Render the following material again verbatim, leaving nothing out.
--- begin Provided data ---
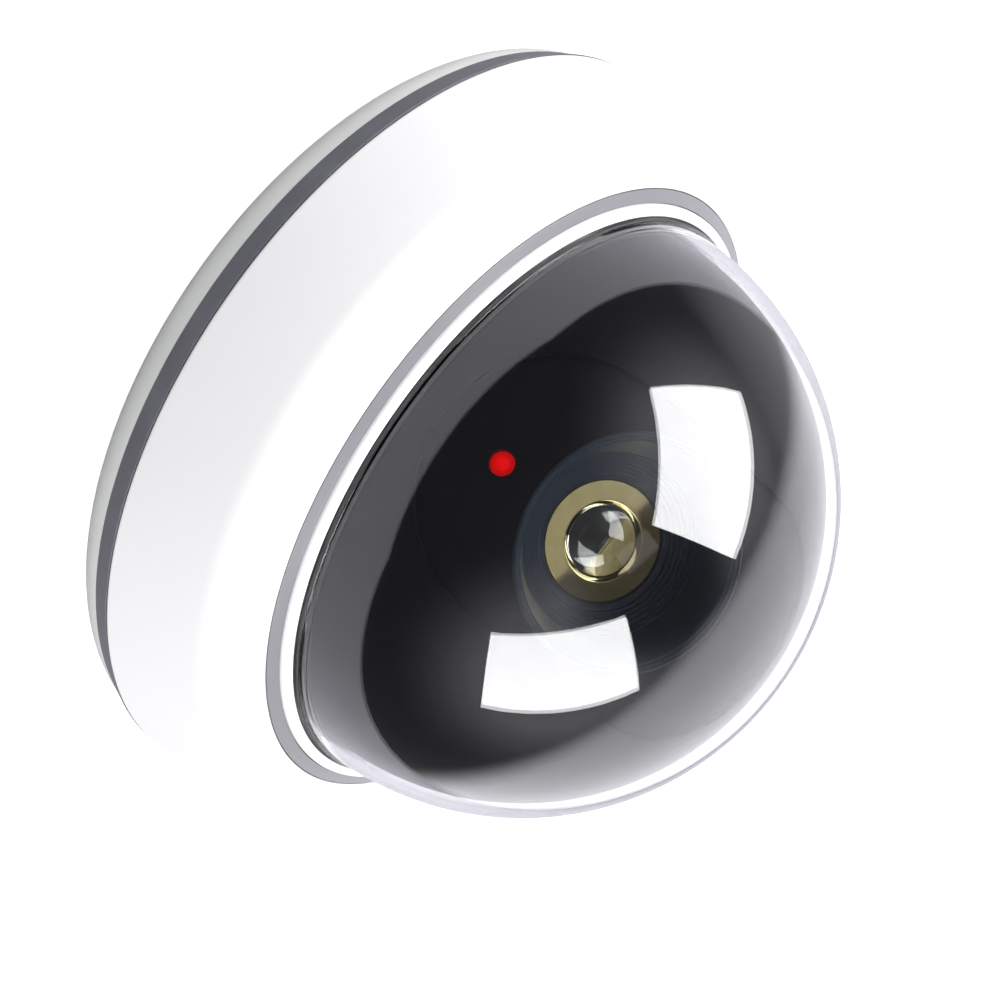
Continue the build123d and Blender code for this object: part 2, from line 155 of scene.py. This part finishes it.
def add_turned(mesh, outline, segments, offset=(0, 0)):
    """Adds a closed solid of revolution about +Z, or about a line beside it."""
    rings = []
    for r, z in rounded(outline):
        if r < 1e-6:
            rings.append([mesh.verts.new((offset[0] * MM, offset[1] * MM, z * MM))])
            continue
        turns = [2 * pi * i / segments for i in range(segments)]
        rings.append([mesh.verts.new(((offset[0] + r * cos(t)) * MM, (offset[1] + r * sin(t)) * MM, z * MM))
                      for t in turns])
    for lower, upper in zip(rings, rings[1:] + rings[:1]):
        for i in range(segments):
            j = (i + 1) % segments
            corners = [lower[i % len(lower)], lower[j % len(lower)],
                       upper[j % len(upper)], upper[i % len(upper)]]
            face = list(dict.fromkeys(corners))
            if len(face) > 2:
                mesh.faces.new(face)


def add_arc_block(mesh, inner_r, outer_r, low_z, high_z, azimuth, half_angle, steps=16):
    """Adds a piece of a ring, centred on an azimuth in degrees."""
    rows = []
    for i in range(steps + 1):
        turn = radians(azimuth - half_angle + 2 * half_angle * i / steps)
        section = ((inner_r, low_z), (outer_r, low_z), (outer_r, high_z), (inner_r, high_z))
        rows.append([mesh.verts.new((r * cos(turn) * MM, r * sin(turn) * MM, z * MM)) for r, z in section])
    for row, after in zip(rows, rows[1:]):
        for i in range(4):
            j = (i + 1) % 4
            mesh.faces.new((row[i], row[j], after[j], after[i]))
    mesh.faces.new(rows[0][::-1])
    mesh.faces.new(rows[-1])


def as_object(mesh, name, material):
    """Makes an object of the mesh, smooth but for its sharp edges."""
    bmesh.ops.recalc_face_normals(mesh, faces=mesh.faces)
    data = bpy.data.meshes.new(name)
    mesh.to_mesh(data)
    mesh.free()
    data.polygons.foreach_set("use_smooth", [True] * len(data.polygons))
    data.set_sharp_from_angle(angle=SHARP_ANGLE)
    data.materials.append(material)
    piece = bpy.data.objects.new(name, data)
    bpy.context.scene.collection.objects.link(piece)
    return piece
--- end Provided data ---
Exercise answer →
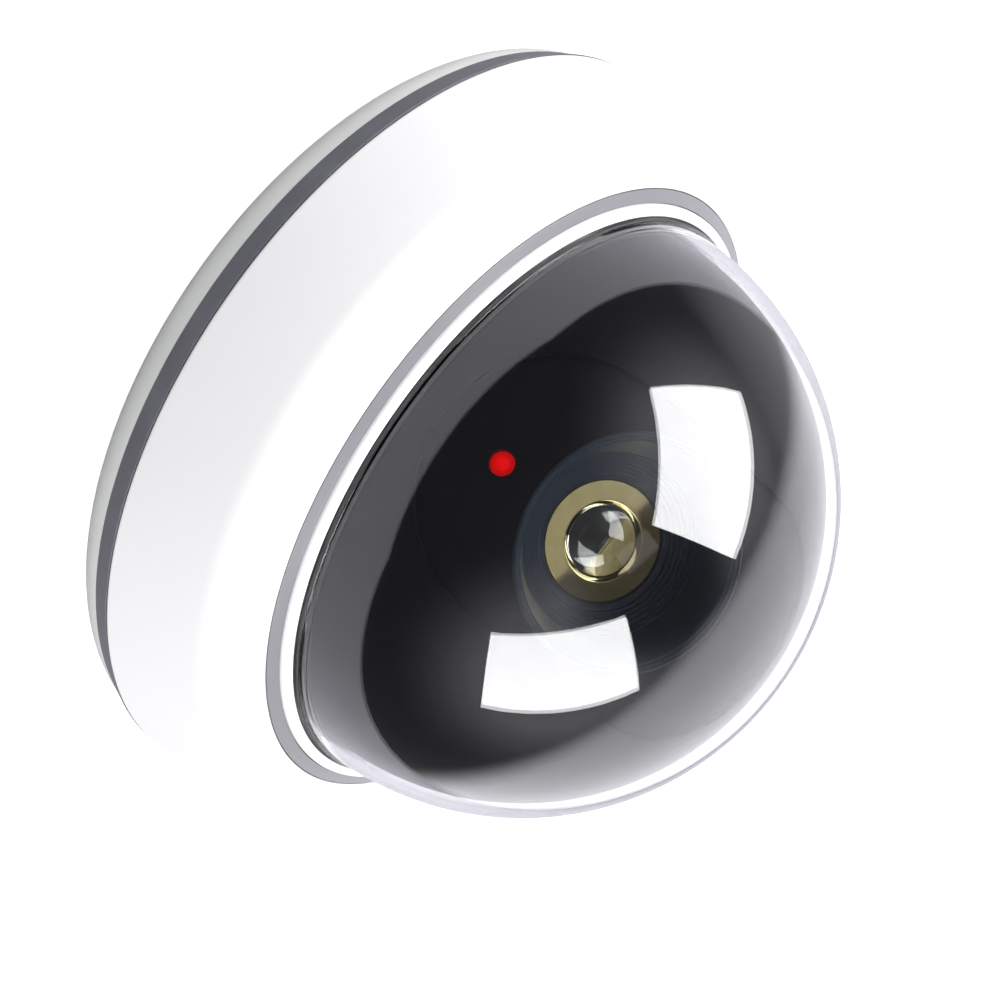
Continue the build123d and Blender code for this object: part 2, from line 155 of scene.py. This part finishes it.
def add_turned(mesh, outline, segments, offset=(0, 0)):
    """Adds a closed solid of revolution about +Z, or about a line beside it."""
    rings = []
    for r, z in rounded(outline):
        if r < 1e-6:
            rings.append([mesh.verts.new((offset[0] * MM, offset[1] * MM, z * MM))])
            continue
        turns = [2 * pi * i / segments for i in range(segments)]
        rings.append([mesh.verts.new(((offset[0] + r * cos(t)) * MM, (offset[1] + r * sin(t)) * MM, z * MM))
                      for t in turns])
    for lower, upper in zip(rings, rings[1:] + rings[:1]):
        for i in range(segments):
            j = (i + 1) % segments
            corners = [lower[i % len(lower)], lower[j % len(lower)],
                       upper[j % len(upper)], upper[i % len(upper)]]
            face = list(dict.fromkeys(corners))
            if len(face) > 2:
                mesh.faces.new(face)


def add_arc_block(mesh, inner_r, outer_r, low_z, high_z, azimuth, half_angle, steps=16):
    """Adds a piece of a ring, centred on an azimuth in degrees."""
    rows = []
    for i in range(steps + 1):
        turn = radians(azimuth - half_angle + 2 * half_angle * i / steps)
        section = ((inner_r, low_z), (outer_r, low_z), (outer_r, high_z), (inner_r, high_z))
        rows.append([mesh.verts.new((r * cos(turn) * MM, r * sin(turn) * MM, z * MM)) for r, z in section])
    for row, after in zip(rows, rows[1:]):
        for i in range(4):
            j = (i + 1) % 4
            mesh.faces.new((row[i], row[j], after[j], after[i]))
    mesh.faces.new(rows[0][::-1])
    mesh.faces.new(rows[-1])


def as_object(mesh, name, material):
    """Makes an object of the mesh, smooth but for its sharp edges."""
    bmesh.ops.recalc_face_normals(mesh, faces=mesh.faces)
    data = bpy.data.meshes.new(name)
    mesh.to_mesh(data)
    mesh.free()
    data.polygons.foreach_set("use_smooth", [True] * len(data.polygons))
    data.set_sharp_from_angle(angle=SHARP_ANGLE)
    data.materials.append(material)
    piece = bpy.data.objects.new(name, data)
    bpy.context.scene.collection.objects.link(piece)
    return piece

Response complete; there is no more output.